Ia mengungkapkan, sejumlah dapur sempat ditutup sementara karena tidak memenuhi standar kebersihan dan tata kelola sesuai ketentuan BGN.


“Sekarang ini sudah 112 dapur yang ditutup. Beberapa akan dipulihkan kembali untuk beroperasi setelah memenuhi perbaikan sanitasi dan standar penyimpanan bahan pangan,” jelas Nanik.


Ia menuturkan, sistem kerja dapur MBG diatur dalam tiga shift untuk memastikan makanan dimasak dan dikirim dalam kondisi segar.


“Shift pertama mulai pukul 4 pagi untuk persiapan, lalu dilanjutkan tim dapur utama sekitar pukul 12 siang, dan shift terakhir tim pengemasan serta pencucian pada sore hari,” tuturnya.

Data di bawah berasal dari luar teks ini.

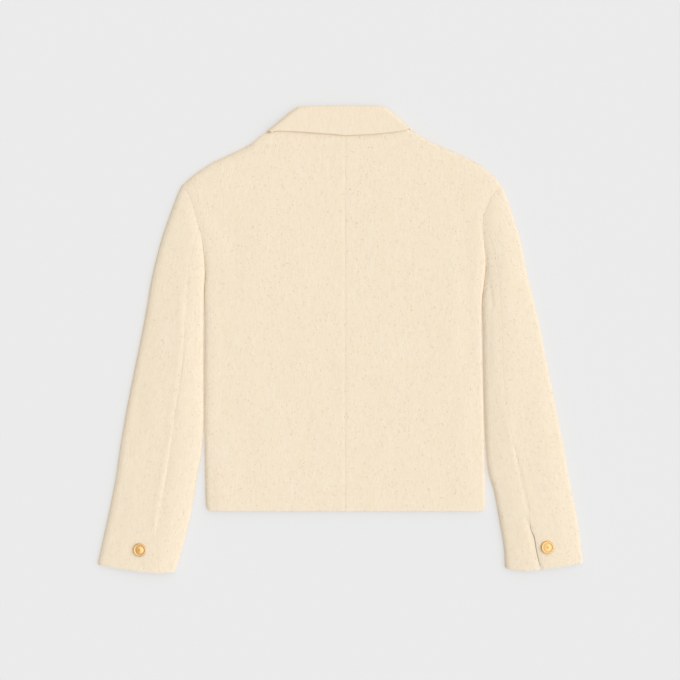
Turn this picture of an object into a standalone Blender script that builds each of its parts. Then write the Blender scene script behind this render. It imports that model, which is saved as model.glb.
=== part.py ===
"""A cropped boucle tweed jacket, laid flat on its fronts with its back up.

Plan sizes are millimetres: x from the centre back seam, y up from the hem, both on the
outer face of the cloth. Every panel is a wall of cloth: a plan grid of points is laid on
the lower or the upper layer, bent round at the garment's outline, and thickened to both
sides. Pieces that are sewn together end half a seam clearance from the seam line.
"""

import bpy
import numpy as np

MM = 0.001

# Cloth
CLOTH = 3.0  # tweed with what backs it
COLLAR_CLOTH = 2.6
SEAM = 0.3  # clearance between two pieces at a seam
FRONT_OPENING = 1.5  # between the two front edges

# The lay: how the upper layer rests on the lower one
BEND = 2.6  # radius of the middle of the wall where it turns under at the outline
NECK_BEND = 2.25
CROWN = 1.5  # how far the upper layer rises between its edges
CROWN_REACH = 42.0
CREASE = 1.0  # space between a sleeve and the body beside it
LOW = CLOTH / 2  # height of the middle of the lower wall
LEAF_ROOM = COLLAR_CLOTH + SEAM  # how far the fronts climb over the collar's leaf
NECK_HEIGHT = LOW + LEAF_ROOM + NECK_BEND  # height of the neck's fold
STAND_TO_LEAF = 3.1
TOP_OF_NECK = NECK_HEIGHT + NECK_BEND

# Neck and collar
NECK_CENTRE = (0.0, 600.0)
BACK_NECK = 589.0  # centre back, hem to the collar seam
FRONT_NECK = 500.0  # centre front, hem to the collar seam
ROLL = 613.6  # hem to the middle of the collar's fold
STAND_AT_SIDE = 30.0  # width of the stand at the side fold

# Sleeves
FRONT_SEAM_IN = 26.0  # the front seam, from the inner fold
VENT_TOP = -6.0  # an open vent begins at this height and is widest at the other one
VENT_END = -84.0
VENT_GAPE = 2.4

# How steeply the edges of the armhole seam turn down, by height above the hem
#  height, angle
SINK = (
    (336.0, 90.0),
    (388.0, 78.0),
    (430.0, 52.0),
    (494.0, 35.0),
)

# Outlines and seams of the two sides, a row for each point (x, y), from the shoulder down
LEFT = {
    "side": -1,
    "fold_corner": (-72.2, 616.9),
    "leaf_corner": (-121.6, 576.1),
    "leaf_along": 62.0,
    "shoulder": (
        (-144.4, 558.4),
        (-174.8, 543.2),
        (-205.2, 526.9),
        (-231.2, 507.5),
        (-249.7, 494.2),
    ),
    "armhole": (
        (-249.7, 494.2),
        (-238.8, 484.1),
        (-231.2, 464.8),
        (-224.8, 440.9),
        (-218.3, 419.2),
        (-214.9, 392.9),
        (-212.8, 362.5),
        (-214.3, 336.0),
    ),
    "side_seam": (
        (-214.3, 336.0),
        (-214.5, 245.0),
        (-214.5, 120.0),
        (-213.4, 40.0),
        (-211.6, 0.0),
    ),
    "inner_fold": (
        (-214.3, 336.0),
        (-214.5, 245.0),
        (-215.2, 180.0),
        (-216.0, 120.0),
        (-218.6, 87.0),
        (-225.0, 48.0),
        (-235.6, -13.0),
        (-250.8, -72.0),
        (-258.4, -93.5),
    ),
    "outer_fold": (
        (-249.7, 494.2),
        (-258.4, 473.5),
        (-279.7, 412.7),
        (-294.9, 351.9),
        (-305.5, 291.0),
        (-317.7, 230.3),
        (-329.8, 169.5),
        (-340.5, 108.7),
        (-349.6, 47.9),
        (-361.8, -12.9),
        (-377.0, -80.6),
    ),
    "back_seam": (
        (-222.7, 433.0),
        (-235.6, 379.0),
        (-241.7, 321.5),
        (-247.8, 215.0),
        (-257.3, 156.4),
        (-263.5, 107.0),
        (-272.5, 47.9),
        (-283.3, -3.8),
        (-286.0, -40.0),
        (-283.5, -92.2),
    ),
    "vent": 0.0,
    "button": (-311.8, -58.2),
    "button_lean": (0.0, 2.0),
}
RIGHT = {
    "side": 1,
    "fold_corner": (64.6, 614.9),
    "leaf_corner": (114.0, 570.3),
    "leaf_along": 50.0,
    "shoulder": (
        (129.2, 562.7),
        (172.7, 543.9),
        (194.6, 533.2),
        (215.8, 520.1),
        (240.2, 495.2),
    ),
    "armhole": (
        (240.2, 495.2),
        (222.6, 480.0),
        (217.2, 464.8),
        (210.5, 449.6),
        (209.0, 428.0),
        (211.3, 406.6),
        (214.0, 375.0),
        (211.0, 340.0),
    ),
    "side_seam": (
        (211.0, 340.0),
        (208.8, 320.0),
        (209.0, 285.0),
        (209.6, 250.0),
        (211.0, 180.0),
        (213.0, 105.0),
        (214.3, 40.0),
        (214.8, 0.0),
    ),
    "inner_fold": (
        (211.0, 340.0),
        (208.8, 320.0),
        (209.0, 285.0),
        (209.8, 250.0),
        (211.8, 180.0),
        (214.6, 105.0),
        (218.5, 60.0),
        (226.0, 30.0),
        (234.0, -12.9),
        (241.0, -55.0),
        (243.0, -86.0),
    ),
    "outer_fold": (
        (240.2, 495.2),
        (247.8, 473.5),
        (267.5, 412.7),
        (279.7, 351.9),
        (294.9, 291.0),
        (307.0, 230.3),
        (319.2, 169.5),
        (331.4, 108.7),
        (342.0, 47.9),
        (354.2, -12.9),
        (362.7, -78.3),
    ),
    "back_seam": (
        (214.0, 437.0),
        (229.0, 379.0),
        (235.6, 321.5),
        (240.0, 215.0),
        (244.3, 164.9),
        (255.4, 104.0),
        (271.5, 46.4),
        (279.0, 6.8),
        (282.3, -26.0),
        (290.9, -60.6),
        (297.5, -88.2),
    ),
    "vent": VENT_GAPE,
    "button": (307.0, -54.4),
    "button_lean": (-5.0, 6.0),
}

# The collar from the centre back round to the centre front
# Lower edge of the leaf across the back (x, y)
LEAF_BACK = (
    (-104.4, 578.0),
    (-68.4, 576.7),
    (-22.8, 573.4),
    (0.0, 571.4),
    (26.6, 572.3),
    (57.0, 574.6),
    (88.0, 578.5),
)
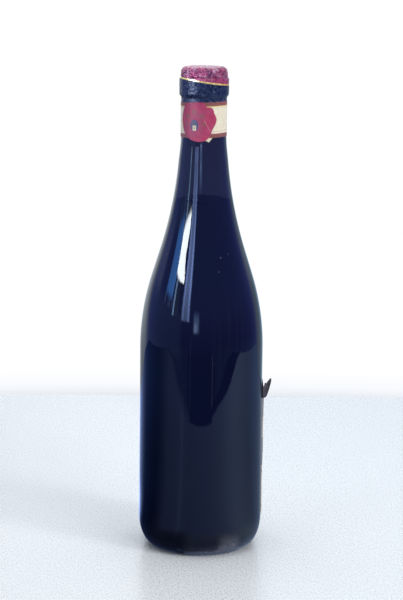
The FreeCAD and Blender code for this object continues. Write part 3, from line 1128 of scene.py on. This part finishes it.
def corner_material():
    m, t, b = material("band_corner_paper", Roughness=0.5, IOR=1.45)
    x, y, z, v = t.object_mm()
    paper = t.mix(t.line(t.noise(v, 0.6, 4.0, 0.6), 0.35, 0.65), srgb(230, 220, 196), srgb(243, 236, 216))
    # worn, yellowed rims of the hanging tip
    left = t.step(z + x * 0.50 - 261.75, 0.35, 0.0)
    right = t.step(z - x * 1.08 - 256.75, 0.45, 0.0)
    col = t.mix(left.max(right) * 0.75, paper, srgb(206, 182, 122))
    t.put(col, b.inputs["Base Color"])
    paper_bump(t, b, v)
    return m


def seal_material():
    m, t, b = material("seal_paper", Roughness=0.42, IOR=1.45)
    x, y, z, v = t.object_mm()
    ang = t.math("ARCTAN2", x, y * -1.0)
    s = ang * 14.55
    u = s + 6.0  # emblem sits left of the middle
    w = z - 271.0
    base = t.mix(t.line(t.noise(v, 0.30, 4.0, 0.6), 0.3, 0.7), srgb(168, 54, 90), srgb(196, 70, 106))
    sheen = t.noise(v, 0.12, 2.0, 0.5)
    base = t.mix(t.line(sheen, 0.42, 0.66) * 0.5, base, srgb(170, 88, 122))
    olive = srgb(128, 100, 84)
    blue = srgb(62, 82, 124)
    cream = srgb(228, 216, 186)
    rr = t.math("SQRT", u * u + w * w)
    th = t.math("ARCTAN2", u, w)  # 0 straight up
    col = base
    # a fan of small leaves, tall in the middle
    reach = 9.0 - th.abs() * 1.1
    q = rr / reach
    leaf = t.math("COSINE", th * 8.0)
    fan = t.window(q, 0.70, 1.0, 0.08) * t.step(leaf, -0.2, 0.3) * t.step(th.abs(), 2.35, 2.25)
    col = t.mix(fan * 0.62, col, olive)
    fan2 = t.window(q, 0.50, 0.62, 0.05) * t.step(leaf, 0.2, -0.3) * t.step(th.abs(), 2.1, 2.0)
    col = t.mix(fan2 * 0.5, col, olive)
    # blue oval with a grey-brown heart
    uu, ww = u / 2.7, (w + 0.6) / 3.5
    oval = t.math("SQRT", uu * uu + ww * ww)
    col = t.mix(t.step(oval, 1.04, 0.96), col, blue)
    col = t.mix(t.window(oval, 0.42, 0.68, 0.1) * 0.75, col, olive)
    u3, w3 = u / 1.25, (w + 2.3) / 1.9
    bud = t.math("SQRT", u3 * u3 + w3 * w3) * (1.0 + 0.12 * t.math("COSINE", t.math("ARCTAN2", u, w + 2.3) * 4.0))
    col = t.mix(t.step(bud, 1.06, 0.92), col, cream)
    col = t.mix(t.step(bud, 0.34, 0.24) * 0.8, col, olive)
    # pale line along the crease: painted highlight on its ridge
    dx, dz = 4.05, -7.4
    ln = sqrt(dx * dx + dz * dz)
    tt = (s * dx + (z - 274.1) * dz) / ln
    dd = ((s * dz) - ((z - 274.1) * dx)) / ln
    crease = t.window(dd, -0.14, 0.14, 0.12) * t.window(tt, 0.3, ln, 0.8)
    col = t.mix(crease * 0.6, col, srgb(226, 170, 186))
    t.put(col, b.inputs["Base Color"])
    paper_bump(t, b, v, 0.2)
    return m


def label_material():
    m, t, b = material("label_paper", Roughness=0.62, IOR=1.45)
    x, y, z, v = t.object_mm()
    ang = t.math("ARCTAN2", y, x)
    s = ang * BODY_R
    paper = t.mix(t.line(t.noise(v, 0.10, 4.0, 0.6), 0.35, 0.65), srgb(226, 213, 182), srgb(240, 230, 204))
    dark = t.mix(t.line(t.noise(v, 0.5, 3.0, 0.6), 0.3, 0.7), srgb(52, 48, 54), srgb(74, 70, 78))
    ochre = srgb(196, 150, 84)
    brown = t.mix(t.line(t.noise(v, 0.6, 3.0, 0.6), 0.3, 0.7), srgb(140, 84, 70), srgb(164, 100, 84))
    half = radians(LABEL_END) * BODY_R / 2
    c = (s - half).abs()
    col = paper
    # dark head panel, ochre rule, framed plain field, dark foot band
    col = t.mix(t.step(z, 82.4, 82.9), col, dark)
    col = t.mix(t.window(z, 80.2, 82.4, 0.2), col, ochre)
    col = t.mix(t.window(z, 84.4, 84.9, 0.2) * 0.8, col, ochre)
    col = t.mix(t.window(z, 105.2, 105.7, 0.2) * 0.8, col, ochre)
    # a row of plain diamonds across the head panel
    ss = t.math("PINGPONG", s - half, 6.0)
    dia = (ss / 2.6) + ((z - 95.0).abs() / 3.6)
    head = t.step(half - 7.0 - c, -0.2, 0.2)
    col = t.mix(t.step(dia, 1.05, 0.95) * head, col, ochre)
    col = t.mix(t.step(dia, 0.62, 0.52) * head, col, srgb(222, 208, 172))
    # middle: thin brown frame with a ring in it
    w1 = half - 8.0 - c
    inside = t.step(w1, -0.1, 0.1) * t.window(z, 51.0 + 3.5, 80.2 - 3.0, 0.2)
    inner = t.step(w1 - 0.9, -0.1, 0.1) * t.window(z, 51.0 + 4.4, 80.2 - 3.9, 0.2)
    col = t.mix((inside - inner).max(0.0), col, brown)
    cc = t.math("SQRT", (s - half) * (s - half) + (z - 66.0) * (z - 66.0))
    col = t.mix(t.window(cc, 8.6, 9.4, 0.2), col, brown)
    col = t.mix(t.step(cc, 7.6, 7.4), col, srgb(170, 52, 84))
    col = t.mix(t.step(cc, 3.4, 3.2), col, srgb(222, 196, 130))
    # dark edge strip at the near side, plain foot with two rules
    near = t.step(s, 3.1, 2.9) * t.window(z, 51.0, 69.0, 0.3)
    col = t.mix(near, col, dark)
    col = t.mix(t.window(z, 46.6, 48.0, 0.2), col, brown)
    col = t.mix(t.window(z, 24.0, 25.0, 0.2), col, brown)
    col = t.mix(t.window(z, 22.4, 22.8, 0.15), col, brown)
    bar = t.step(half - 24.0 - c, -0.2, 0.2)
    col = t.mix(bar * t.window(z, 39.5, 42.0, 0.2) * 0.8, col, brown)
    bar2 = t.step(half - 34.0 - c, -0.2, 0.2)
    col = t.mix(bar2 * t.window(z, 33.6, 35.2, 0.2) * 0.8, col, brown)
    # scuffed, slightly stained edges
    wear = t.line(t.noise(v, 0.22, 5.0, 0.7), 0.60, 0.74)
    near_edge = (t.step(s, 3.5, 0.0)).max(t.step(z, 24.0, 19.0)).max(t.step(z, 104.0, 108.0))
    col = t.mix(wear * near_edge * 0.6, col, srgb(206, 190, 156))
    t.put(col, b.inputs["Base Color"])
    paper_bump(t, b, v)
    return m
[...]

Ia juga membantah isu keracunan massal yang sempat dikaitkan dengan program MBG di salah satu sekolah di Yogyakarta. Hasil pengecekan lapangan, kata Nanik, menunjukkan tidak ada siswa yang dirawat di fasilitas kesehatan akibat dugaan tersebut.


“Dari data yang kami terima, tidak ada satu pun dari 400 siswa yang disebutkan itu yang masuk Puskesmas. Jadi laporan itu berdasarkan kuisioner, bukan medis resmi,” ungkapnya.


Menurut Nanik, sebagian besar kasus keracunan makanan yang muncul dalam pelaksanaan MBG bukan disebabkan bahan pangan, melainkan kualitas air yang tidak memenuhi standar kesehatan.


“Hasil lab Kementerian Kesehatan menunjukkan sekitar 72 persen penyebab keracunan makanan berasal dari air yang terkontaminasi,” jelasnya.


Ia menambahkan, persoalan keamanan pangan juga berkaitan dengan sanitasi lingkungan dan kualitas air di daerah tertentu.


“Misalnya di Bandung Barat, sekitar 20 persen sumber air masyarakat tercemar karena dekat area pembuangan sampah. Karena itu kami kini mewajibkan dapur menggunakan air galon atau sistem filtrasi ultraviolet,” ujarnya.


Nanik memastikan BGN akan terus memperkuat koordinasi dengan kementerian dan lembaga terkait, serta menerapkan sanksi tegas bagi dapur yang melanggar standar operasional.


“Kalau melanggar aturan, SPPG bisa langsung ditutup atau ditahan izinnya. Kami keras dalam hal ini karena menyangkut keselamatan anak-anak,” tegasnya.